Some Had Likewise A Striped Cloth, With Various Red Chequers,
Which Were The Marks Of The Divisions Under Different Commanders.
At
the head there was a tall pillar of carved-work, on the top of which
stood the figure of a man, or rather of an urchin, whose face was
commonly shaded by a board like a bonnet, and sometimes painted red
with ochre.
These pillars were generally covered with branches of
black feathers, and long streamers of feathers hung from them. The
gunwale of the canoes was commonly two or three feet above the water,
but not always formed in the same manner; for some had flat bottoms,
and sides nearly perpendicular upon them, whilst others were bow-
sided, with a sharp keel.
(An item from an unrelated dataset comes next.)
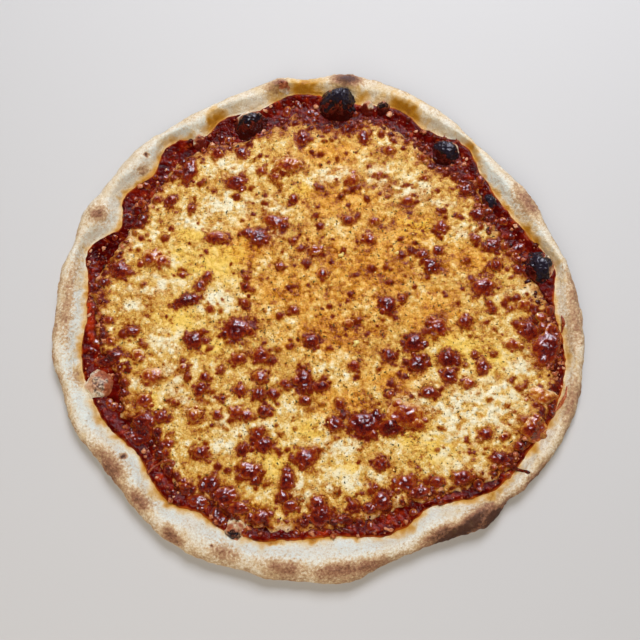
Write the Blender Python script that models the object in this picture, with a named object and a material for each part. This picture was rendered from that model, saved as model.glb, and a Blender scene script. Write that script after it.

A fighting stage was erected towards the
head of the boat, and rested on pillars from four to six feet high,
generally ornamented with carving. This stage extended beyond the
whole breadth of the double canoe, and was from twenty to twenty-four
feet long, and about eight or ten feet wide. The rowers sat in the
canoe, or under the fighting-stage on the platform, which consisted of
the transverse beams and longitudinal spars; so that wherever these
crossed, there was room for one man in the compartment. The warriors
were stationed on the fighting-stage to the number of fifteen or
twenty. Their dress was the most singular, and at the same time the
most shewy, in the whole fleet. They had three large and ample pieces
of cloth with a hole in the middle, put one above another.